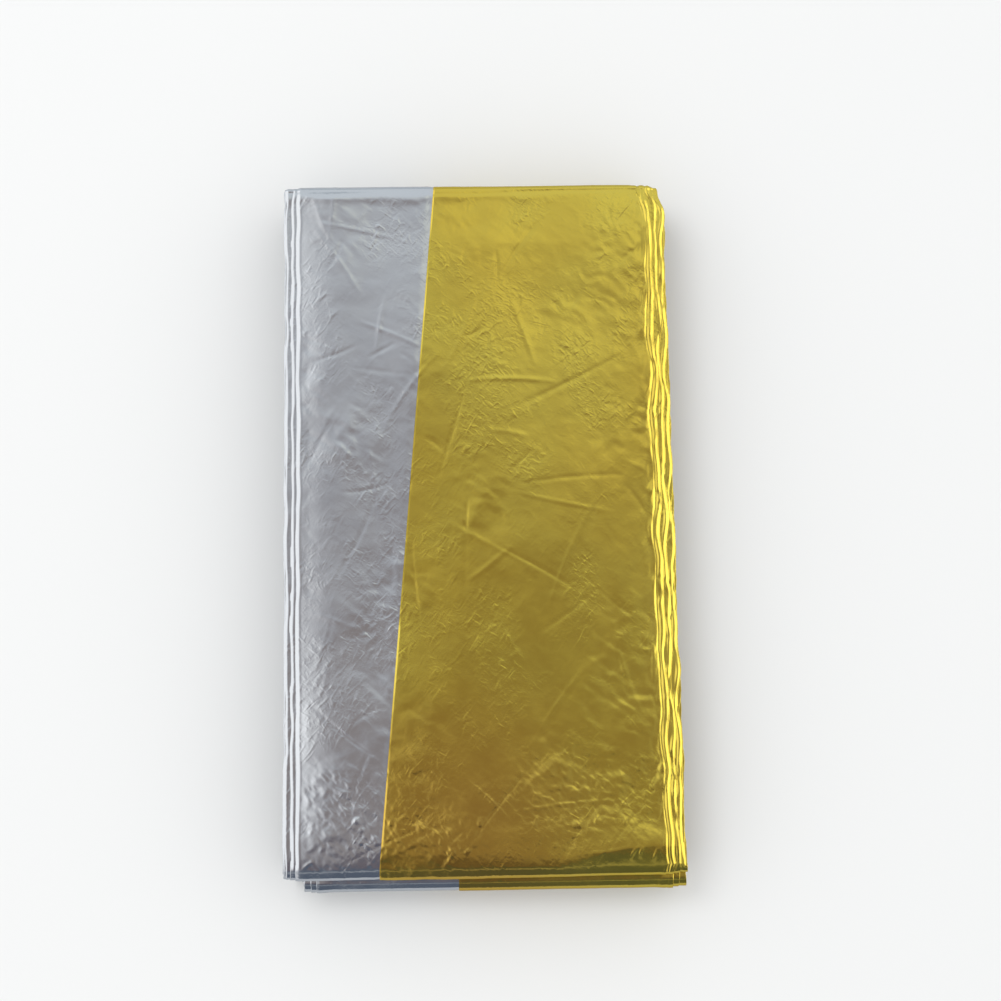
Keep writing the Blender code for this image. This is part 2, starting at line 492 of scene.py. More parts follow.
# The finest crinkles, drawn two or three times coarser than real so that they show
fineCrinkles = (
    {"size": 1.3, "stretch": 2.6, "turn": 35, "height": 0.050},
    {"size": 0.9, "stretch": 2.2, "turn": -48, "height": 0.035},
    {"size": 0.5, "stretch": 1.5, "turn": 80, "height": 0.012},
)
finePatches = {"size": 12.0, "calmBelow": 0.42, "fullAbove": 0.60, "calm": 0.20}


def makeFilm(name, light, deep, edge, paintedReflection=None):
    material = bpy.data.materials.new(name)
    material.use_nodes = True
    tree = material.node_tree
    shader = tree.nodes["Principled BSDF"]
    where = addNode(tree, "ShaderNodeTexCoord").outputs["Object"]

    tone = addNode(tree, "ShaderNodeTexNoise", {}, {
        "Vector": where, "Scale": 1 / (filmFinish["toneSize"] * mm), "Detail": 2.0})
    colour = addNode(tree, "ShaderNodeMix", {"data_type": "RGBA"}, {
        0: tone.outputs[0], 6: linear(deep), 7: linear(light)})

    # painted reflection: round one place near the near fold the gold turns warmer and duller, for the warm
    # light it mirrors there
    if paintedReflection:
        away = addNode(tree, "ShaderNodeVectorMath", {"operation": "DISTANCE"}, {
            0: where, 1: [value * mm for value in filmFinish["paintedReflectionPlace"]]})
        nearest, furthest = (value * mm for value in filmFinish["paintedReflectionRadius"])
        share = addNode(tree, "ShaderNodeMapRange", {"interpolation_type": "SMOOTHSTEP"}, {
            "Value": away.outputs["Value"], "From Min": nearest, "From Max": furthest,
            "To Min": 1.0, "To Max": 0.0})
        colour = addNode(tree, "ShaderNodeMix", {"data_type": "RGBA"}, {
            0: share.outputs["Result"], 6: colour.outputs[2], 7: linear(paintedReflection)})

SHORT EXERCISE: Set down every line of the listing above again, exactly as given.

FULL RESPONSE:
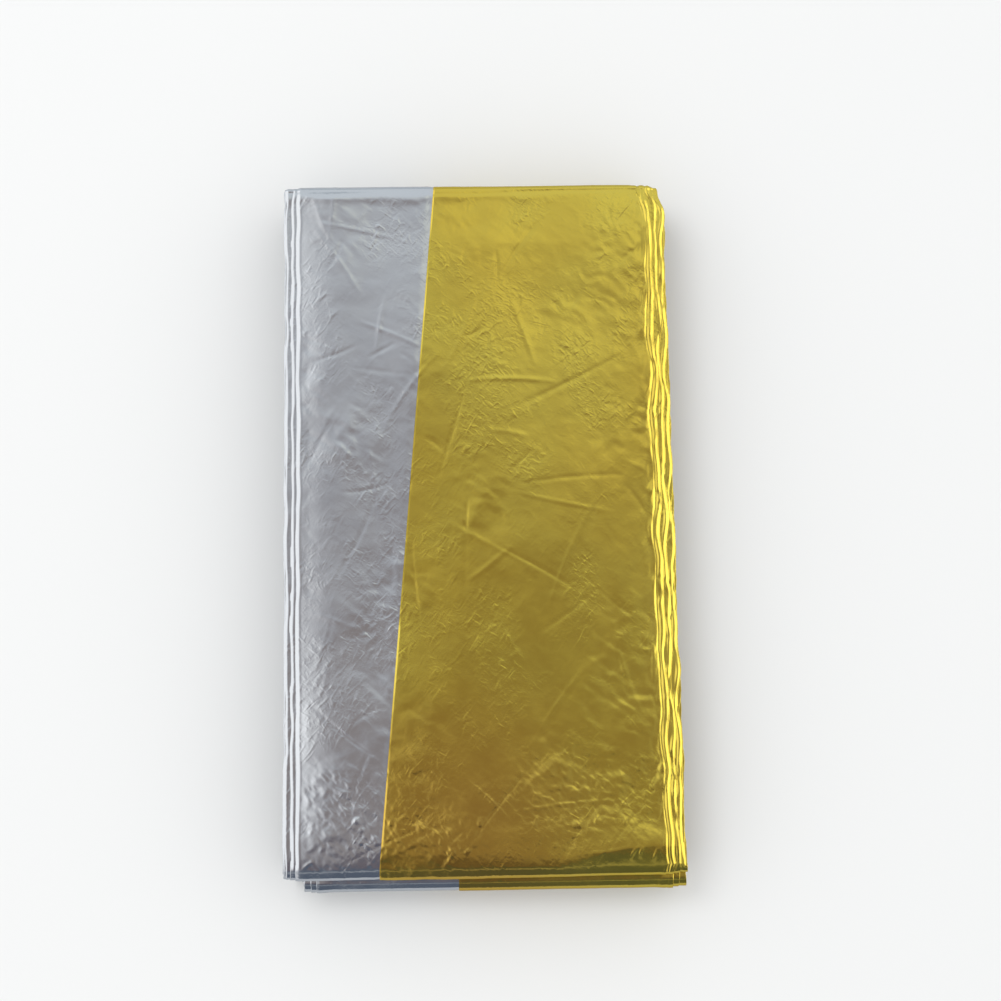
Keep writing the Blender code for this image. This is part 2, starting at line 492 of scene.py. More parts follow.
# The finest crinkles, drawn two or three times coarser than real so that they show
fineCrinkles = (
    {"size": 1.3, "stretch": 2.6, "turn": 35, "height": 0.050},
    {"size": 0.9, "stretch": 2.2, "turn": -48, "height": 0.035},
    {"size": 0.5, "stretch": 1.5, "turn": 80, "height": 0.012},
)
finePatches = {"size": 12.0, "calmBelow": 0.42, "fullAbove": 0.60, "calm": 0.20}


def makeFilm(name, light, deep, edge, paintedReflection=None):
    material = bpy.data.materials.new(name)
    material.use_nodes = True
    tree = material.node_tree
    shader = tree.nodes["Principled BSDF"]
    where = addNode(tree, "ShaderNodeTexCoord").outputs["Object"]

    tone = addNode(tree, "ShaderNodeTexNoise", {}, {
        "Vector": where, "Scale": 1 / (filmFinish["toneSize"] * mm), "Detail": 2.0})
    colour = addNode(tree, "ShaderNodeMix", {"data_type": "RGBA"}, {
        0: tone.outputs[0], 6: linear(deep), 7: linear(light)})

    # painted reflection: round one place near the near fold the gold turns warmer and duller, for the warm
    # light it mirrors there
    if paintedReflection:
        away = addNode(tree, "ShaderNodeVectorMath", {"operation": "DISTANCE"}, {
            0: where, 1: [value * mm for value in filmFinish["paintedReflectionPlace"]]})
        nearest, furthest = (value * mm for value in filmFinish["paintedReflectionRadius"])
        share = addNode(tree, "ShaderNodeMapRange", {"interpolation_type": "SMOOTHSTEP"}, {
            "Value": away.outputs["Value"], "From Min": nearest, "From Max": furthest,
            "To Min": 1.0, "To Max": 0.0})
        colour = addNode(tree, "ShaderNodeMix", {"data_type": "RGBA"}, {
            0: share.outputs["Result"], 6: colour.outputs[2], 7: linear(paintedReflection)})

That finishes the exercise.